Which meant one thing, there's an extremely high chance he wasn't a person anymore, it won't be strange if the likelihood that he's classified as an anomaly by them is 99%
And in SCP world, no matter which one it is—anomalies don't get saved.
They get contained, experimented on, dissected. And if you're lucky, perhaps, forgotten.
He turned a sharp corner into a narrow alley, his vision flickering into a broken film reel. His legs finally gave out for good. He crashed into a pile of garbage, collapsing beside a dented Tash bin, forehead resting against a rusted metal pole.
It was at this moment a simple devastating words flash through his: it's mind over.
But Sam still not willing to give up, at least for one last moment, one thing still burned inside him: his story.

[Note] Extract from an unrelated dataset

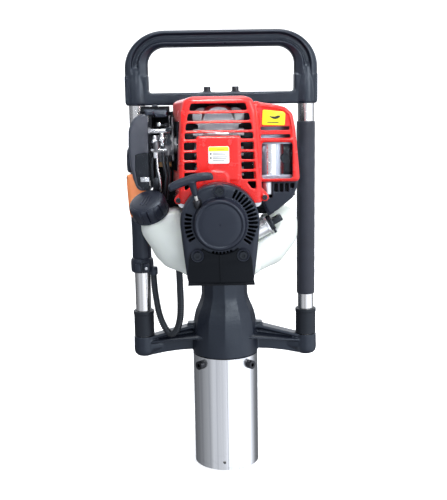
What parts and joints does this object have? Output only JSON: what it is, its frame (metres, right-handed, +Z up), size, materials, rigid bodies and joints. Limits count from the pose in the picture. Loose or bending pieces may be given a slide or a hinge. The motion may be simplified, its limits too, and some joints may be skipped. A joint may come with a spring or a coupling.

If he was going to die in a world that didn't know him, he would leave something behind, something real, something of him.
He didn't know for sure whether this world is real or not, though he doubted it will be important for a dying man like him.
With a trembling hand, he pulled the note book from the inside of his coat. The cover was sticky with blood, but overall still whole.
He fumbled for his pen, his fingers were numb.
He pour all of his remaining energy to wrote—
'i'm afraid—i'm not gonna make it.'
'i don't know what did i do in my life to deserve this hell.'
'i wasn't the bravest person there is nor i was strong, i wasn't anything special, i'm just some guy.'
'i didn't ask to be thrown into this... goddamn nightmare world.'
Tears blurred his vision, hot and salty—full of everything he never got to say ever since he got into this world. They soaked the paper, smudging the ink a little.
In the edge of emotional breakdowns—he held on and kept writing.
He had to.
'my name is Samuel, and i came from earth. I had a mom who loved me, a cheeky little brother... and a little sister named gabby.'
'gabby, I'm sorry. Please forgive this brother for being so weak, I really hope I can see you all again for one last time—even if its just for a moment.'
'i thought I could survive with my knowledge about this world, but I was terribly wrong—fate... no, this world force me to run on my heels by sending hell on every step I took, again.. and again..'
'i just want to survive long enough until I can find a way back home, is that so much to ask?'
'gabby, mom, ryan, once again i'm sorry. I didn't forget the promise I made to take care of you all.'
'i just... couldn't keep it. not in my current state.'
'god, please... I just wanna go home.'
'i—'
His hand suddenly went limp, the pen slipped from his fingers, rolling away from him on the cold hard ground.
The notebook fell from his grip, its pages fluttered gently in the wind.
Sam collapsed against the trash bags, eyes half lidded. His body now no longer trembling. The blood from his right arm still kept on dripping, forming a small puddle of blood.
And for a long moment... nothing moved.
The wind passed through the alleyway, gentle and soft, as if carrying his soul away with it.
A young man, whose only sin was waking up in the wrong world lay lifeless in the alley of an alien world.